Control Issues and Risk of Going Out of Business
As a participant in a licensing agreement, you will have very little say over how your product is marketed or sold. These kinds of details can have a lasting impact on the amount of revenue your product generates. If, for example, a company doesn’t invest any money into marketing your product or only provides limited shelf space, sales will likely fall short of your projections. You could put restrictions and clauses in your licensing agreement for failure to meet sales benchmarks but that will just bring you back to the starting point again.
While most business decisions are made assuming a company will continue to operate, this isn’t always the case. As the market continues to shift and change, many once-profitable companies are now shutting their doors. There’s no guarantee that the company you ultimately license your product to will continue to operate in perpetuity, or even until the end of the licensing period.

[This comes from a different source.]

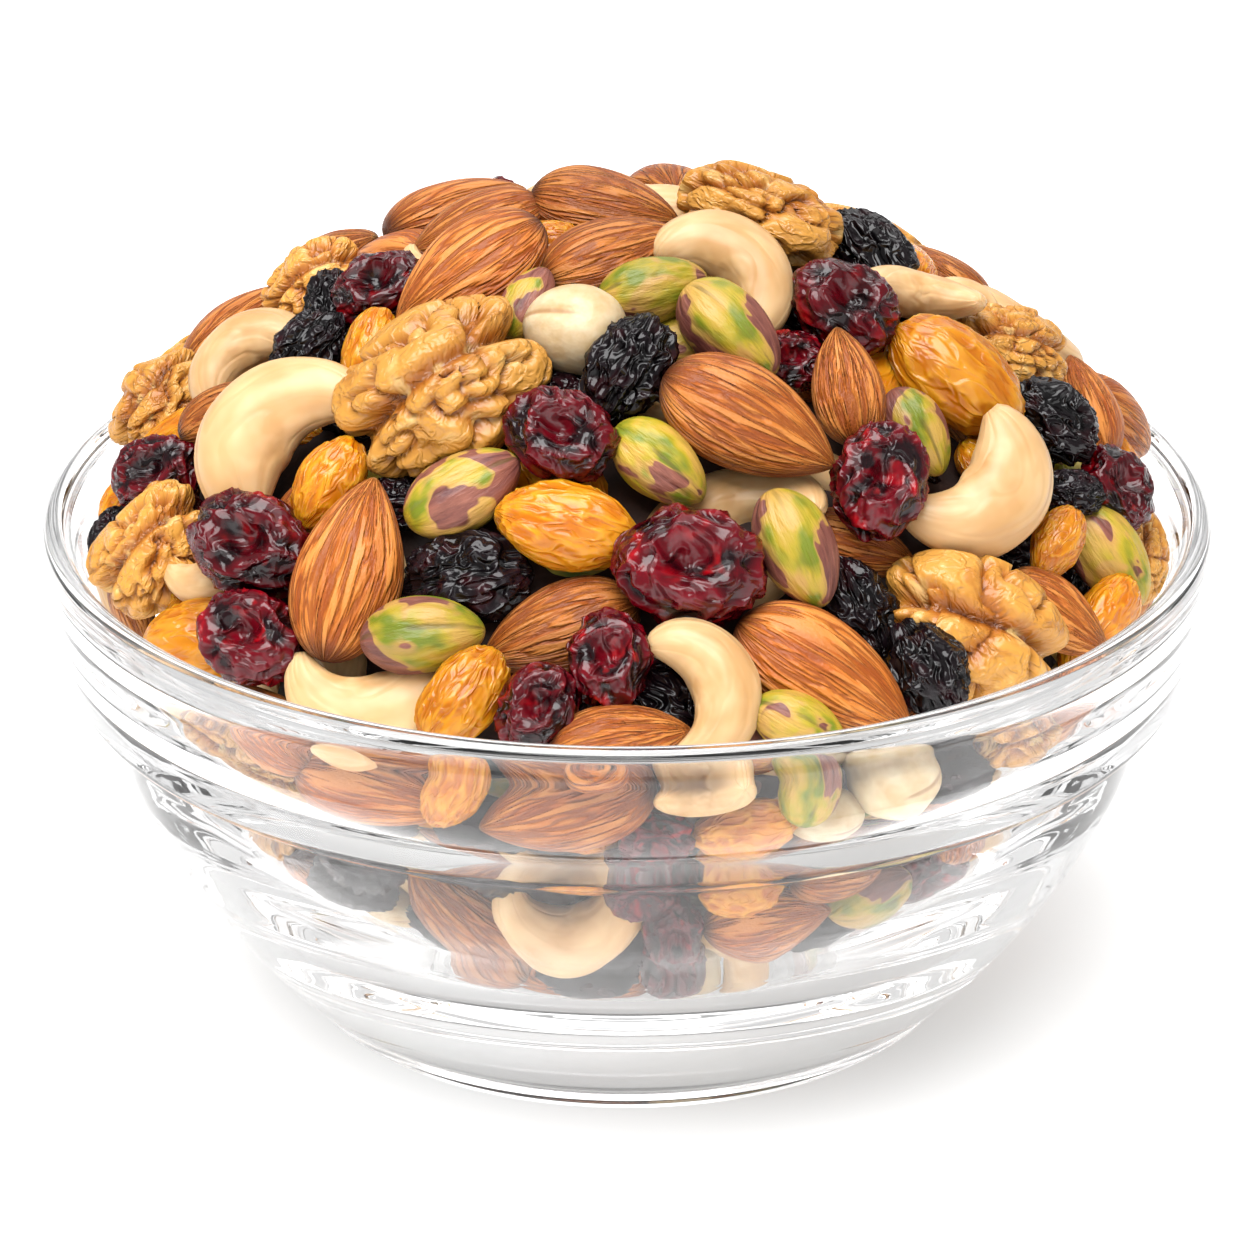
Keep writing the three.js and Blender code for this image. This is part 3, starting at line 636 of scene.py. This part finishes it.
def sultana_shape(p, number):
    warp = 0.6 * np.stack([noise(p * 1.6, number + k) for k in range(3)], axis=1)
    stretched = p * [3.8, 2.4, 3.8]
    ridges = 1 - np.abs(noise(stretched + warp, number + 3)) * 1.7
    relief = np.clip(ridges, 0, 1)
    swell = (0.94 + 0.06 * relief) * (1 + 0.06 * noise(p * 1.4, number + 5))
    return p * swell[:, None], relief


def hazelnut_shape(p, number):
    crease = np.exp(-((p[:, 0] / 0.09) ** 2)) * (p[:, 2] > 0) * smooth_step(-0.5, 0.3, p[:, 1])
    side = (1 - 0.1 * p[:, 1]) * (1 + 0.05 * noise(p * 1.6, number)) - 0.09 * crease
    return p * np.stack([side, np.ones_like(side), side], axis=1), 1 - crease


SHAPES = {
    "almond": almond_shape,
    "cashew": cashew_shape,
    "walnut": walnut_shape,
    "pistachio": pistachio_shape,
    "cranberry": cranberry_shape,
    "raisin": raisin_shape,
    "sultana": sultana_shape,
    "hazelnut": hazelnut_shape,
}
GLASS_CLEARANCE = 0.35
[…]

So, is licensing your invention the right choice for you?
The easy answer is maybe – but then again – maybe not. Licensing versus manufacturing is a deeply personal question that the inventor must choose given their background, budget, product, industry and everything else we’ve detailed through this article. I will say for the vast majority of inventors that I’ve encountered over the years, most choose the licensing path, at least to start, due to the substantial requirements of time and money necessary to start a business from a single product.
Hopefully this article has helped to shed light on what approach, licensing or starting a brand new business, makes the most sense for you and your invention.